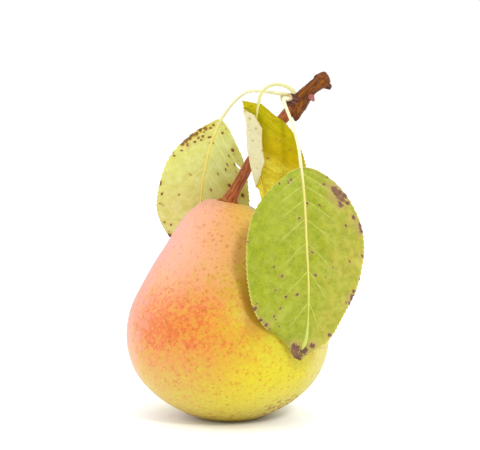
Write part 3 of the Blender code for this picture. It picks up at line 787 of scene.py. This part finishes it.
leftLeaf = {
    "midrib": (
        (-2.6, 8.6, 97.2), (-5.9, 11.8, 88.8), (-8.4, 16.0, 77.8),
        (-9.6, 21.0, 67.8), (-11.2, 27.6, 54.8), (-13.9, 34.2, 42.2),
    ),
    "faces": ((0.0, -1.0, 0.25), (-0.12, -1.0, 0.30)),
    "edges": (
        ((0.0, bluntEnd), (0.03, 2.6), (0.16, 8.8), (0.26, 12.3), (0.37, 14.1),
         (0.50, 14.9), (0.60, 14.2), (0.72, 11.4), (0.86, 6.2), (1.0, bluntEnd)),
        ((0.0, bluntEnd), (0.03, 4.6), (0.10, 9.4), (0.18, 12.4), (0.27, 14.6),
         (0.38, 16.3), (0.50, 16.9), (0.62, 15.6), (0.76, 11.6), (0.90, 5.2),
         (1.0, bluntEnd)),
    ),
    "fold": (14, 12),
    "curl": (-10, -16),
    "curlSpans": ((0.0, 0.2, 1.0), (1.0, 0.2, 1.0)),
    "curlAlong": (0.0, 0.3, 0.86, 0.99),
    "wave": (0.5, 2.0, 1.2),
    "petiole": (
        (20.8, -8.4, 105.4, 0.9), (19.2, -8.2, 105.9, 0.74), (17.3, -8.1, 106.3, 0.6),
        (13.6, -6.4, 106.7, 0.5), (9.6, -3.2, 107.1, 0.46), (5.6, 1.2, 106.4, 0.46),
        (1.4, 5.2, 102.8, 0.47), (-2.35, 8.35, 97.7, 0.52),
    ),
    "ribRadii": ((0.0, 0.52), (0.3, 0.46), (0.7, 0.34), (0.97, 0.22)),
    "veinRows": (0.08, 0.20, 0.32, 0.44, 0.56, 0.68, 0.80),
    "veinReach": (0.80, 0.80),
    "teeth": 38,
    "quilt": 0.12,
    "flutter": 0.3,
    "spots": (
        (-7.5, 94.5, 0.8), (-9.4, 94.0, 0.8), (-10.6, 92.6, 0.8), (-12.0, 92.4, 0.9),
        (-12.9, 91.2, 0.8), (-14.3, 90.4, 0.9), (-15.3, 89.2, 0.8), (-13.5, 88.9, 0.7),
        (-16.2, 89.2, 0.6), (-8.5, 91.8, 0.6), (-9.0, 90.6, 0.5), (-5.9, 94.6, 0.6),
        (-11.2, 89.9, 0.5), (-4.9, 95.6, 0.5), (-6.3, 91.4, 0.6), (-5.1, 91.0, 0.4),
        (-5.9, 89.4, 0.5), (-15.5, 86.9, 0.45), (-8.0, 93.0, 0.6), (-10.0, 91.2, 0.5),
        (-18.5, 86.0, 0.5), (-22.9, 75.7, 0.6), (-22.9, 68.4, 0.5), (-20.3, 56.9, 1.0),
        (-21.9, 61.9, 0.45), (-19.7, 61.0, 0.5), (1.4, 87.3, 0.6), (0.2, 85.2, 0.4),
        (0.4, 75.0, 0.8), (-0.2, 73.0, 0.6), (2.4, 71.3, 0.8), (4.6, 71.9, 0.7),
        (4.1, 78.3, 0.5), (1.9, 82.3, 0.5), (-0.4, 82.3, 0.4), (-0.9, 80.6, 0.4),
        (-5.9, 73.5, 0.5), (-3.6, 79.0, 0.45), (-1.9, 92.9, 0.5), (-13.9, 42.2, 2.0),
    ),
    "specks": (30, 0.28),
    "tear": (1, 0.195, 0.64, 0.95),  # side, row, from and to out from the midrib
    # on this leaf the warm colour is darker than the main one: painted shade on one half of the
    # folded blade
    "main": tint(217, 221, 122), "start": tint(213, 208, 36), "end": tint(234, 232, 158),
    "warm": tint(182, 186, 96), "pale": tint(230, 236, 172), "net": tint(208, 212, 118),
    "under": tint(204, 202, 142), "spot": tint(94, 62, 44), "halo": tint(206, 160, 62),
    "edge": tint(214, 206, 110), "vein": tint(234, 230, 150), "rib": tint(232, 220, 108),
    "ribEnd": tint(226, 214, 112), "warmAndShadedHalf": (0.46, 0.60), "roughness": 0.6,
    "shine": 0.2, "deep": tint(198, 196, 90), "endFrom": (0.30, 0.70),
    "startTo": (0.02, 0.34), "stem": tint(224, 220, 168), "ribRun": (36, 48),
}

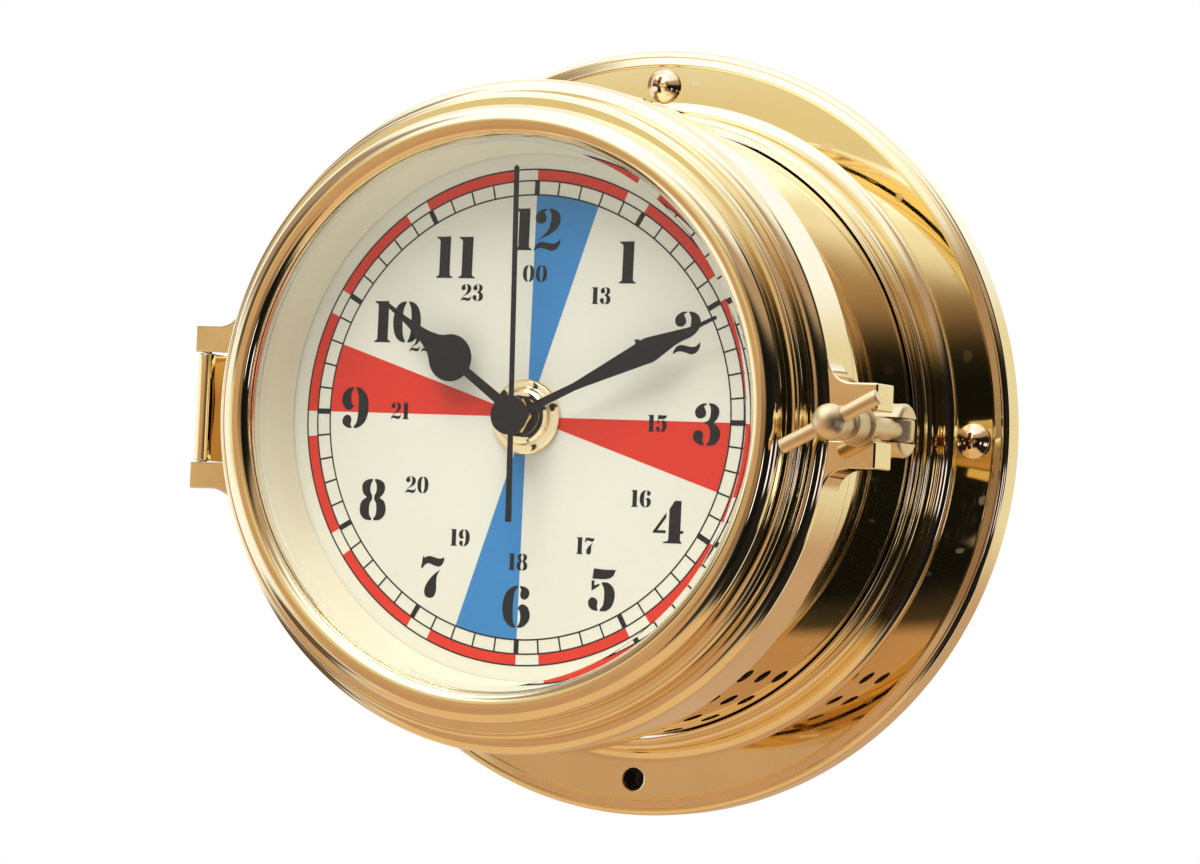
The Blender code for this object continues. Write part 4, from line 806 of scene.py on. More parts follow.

---------------

Write out every entry word for word.

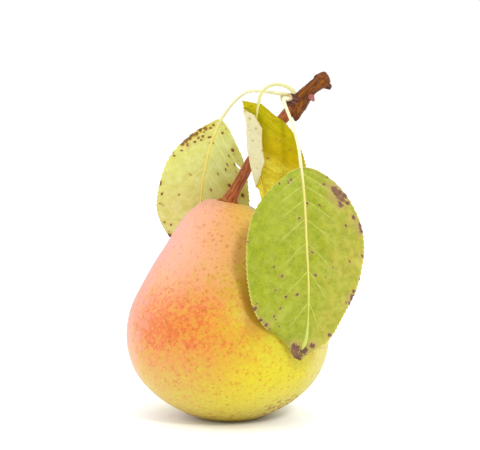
Write part 3 of the Blender code for this picture. It picks up at line 787 of scene.py. This part finishes it.
leftLeaf = {
    "midrib": (
        (-2.6, 8.6, 97.2), (-5.9, 11.8, 88.8), (-8.4, 16.0, 77.8),
        (-9.6, 21.0, 67.8), (-11.2, 27.6, 54.8), (-13.9, 34.2, 42.2),
    ),
    "faces": ((0.0, -1.0, 0.25), (-0.12, -1.0, 0.30)),
    "edges": (
        ((0.0, bluntEnd), (0.03, 2.6), (0.16, 8.8), (0.26, 12.3), (0.37, 14.1),
         (0.50, 14.9), (0.60, 14.2), (0.72, 11.4), (0.86, 6.2), (1.0, bluntEnd)),
        ((0.0, bluntEnd), (0.03, 4.6), (0.10, 9.4), (0.18, 12.4), (0.27, 14.6),
         (0.38, 16.3), (0.50, 16.9), (0.62, 15.6), (0.76, 11.6), (0.90, 5.2),
         (1.0, bluntEnd)),
    ),
    "fold": (14, 12),
    "curl": (-10, -16),
    "curlSpans": ((0.0, 0.2, 1.0), (1.0, 0.2, 1.0)),
    "curlAlong": (0.0, 0.3, 0.86, 0.99),
    "wave": (0.5, 2.0, 1.2),
    "petiole": (
        (20.8, -8.4, 105.4, 0.9), (19.2, -8.2, 105.9, 0.74), (17.3, -8.1, 106.3, 0.6),
        (13.6, -6.4, 106.7, 0.5), (9.6, -3.2, 107.1, 0.46), (5.6, 1.2, 106.4, 0.46),
        (1.4, 5.2, 102.8, 0.47), (-2.35, 8.35, 97.7, 0.52),
    ),
    "ribRadii": ((0.0, 0.52), (0.3, 0.46), (0.7, 0.34), (0.97, 0.22)),
    "veinRows": (0.08, 0.20, 0.32, 0.44, 0.56, 0.68, 0.80),
    "veinReach": (0.80, 0.80),
    "teeth": 38,
    "quilt": 0.12,
    "flutter": 0.3,
    "spots": (
        (-7.5, 94.5, 0.8), (-9.4, 94.0, 0.8), (-10.6, 92.6, 0.8), (-12.0, 92.4, 0.9),
        (-12.9, 91.2, 0.8), (-14.3, 90.4, 0.9), (-15.3, 89.2, 0.8), (-13.5, 88.9, 0.7),
        (-16.2, 89.2, 0.6), (-8.5, 91.8, 0.6), (-9.0, 90.6, 0.5), (-5.9, 94.6, 0.6),
        (-11.2, 89.9, 0.5), (-4.9, 95.6, 0.5), (-6.3, 91.4, 0.6), (-5.1, 91.0, 0.4),
        (-5.9, 89.4, 0.5), (-15.5, 86.9, 0.45), (-8.0, 93.0, 0.6), (-10.0, 91.2, 0.5),
        (-18.5, 86.0, 0.5), (-22.9, 75.7, 0.6), (-22.9, 68.4, 0.5), (-20.3, 56.9, 1.0),
        (-21.9, 61.9, 0.45), (-19.7, 61.0, 0.5), (1.4, 87.3, 0.6), (0.2, 85.2, 0.4),
        (0.4, 75.0, 0.8), (-0.2, 73.0, 0.6), (2.4, 71.3, 0.8), (4.6, 71.9, 0.7),
        (4.1, 78.3, 0.5), (1.9, 82.3, 0.5), (-0.4, 82.3, 0.4), (-0.9, 80.6, 0.4),
        (-5.9, 73.5, 0.5), (-3.6, 79.0, 0.45), (-1.9, 92.9, 0.5), (-13.9, 42.2, 2.0),
    ),
    "specks": (30, 0.28),
    "tear": (1, 0.195, 0.64, 0.95),  # side, row, from and to out from the midrib
    # on this leaf the warm colour is darker than the main one: painted shade on one half of the
    # folded blade
    "main": tint(217, 221, 122), "start": tint(213, 208, 36), "end": tint(234, 232, 158),
    "warm": tint(182, 186, 96), "pale": tint(230, 236, 172), "net": tint(208, 212, 118),
    "under": tint(204, 202, 142), "spot": tint(94, 62, 44), "halo": tint(206, 160, 62),
    "edge": tint(214, 206, 110), "vein": tint(234, 230, 150), "rib": tint(232, 220, 108),
    "ribEnd": tint(226, 214, 112), "warmAndShadedHalf": (0.46, 0.60), "roughness": 0.6,
    "shine": 0.2, "deep": tint(198, 196, 90), "endFrom": (0.30, 0.70),
    "startTo": (0.02, 0.34), "stem": tint(224, 220, 168), "ribRun": (36, 48),
}

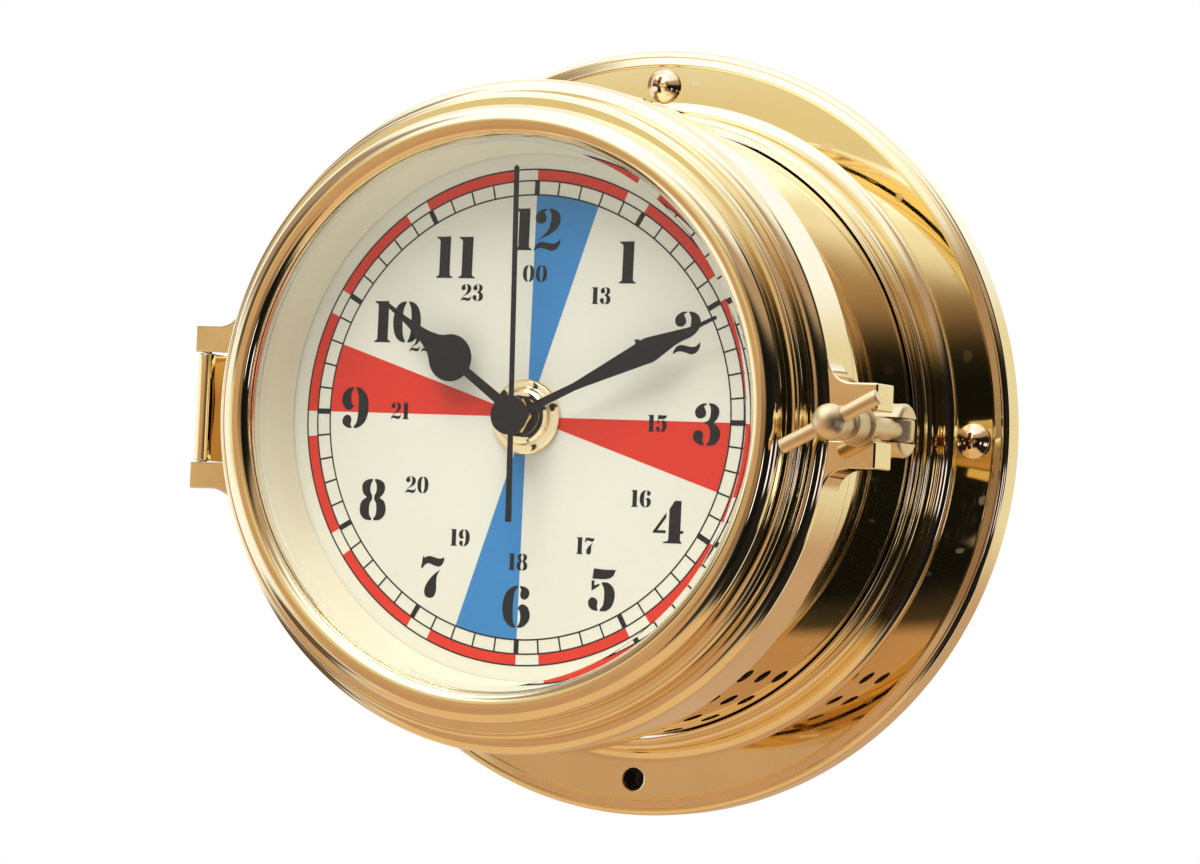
The Blender code for this object continues. Write part 4, from line 806 of scene.py on. More parts follow.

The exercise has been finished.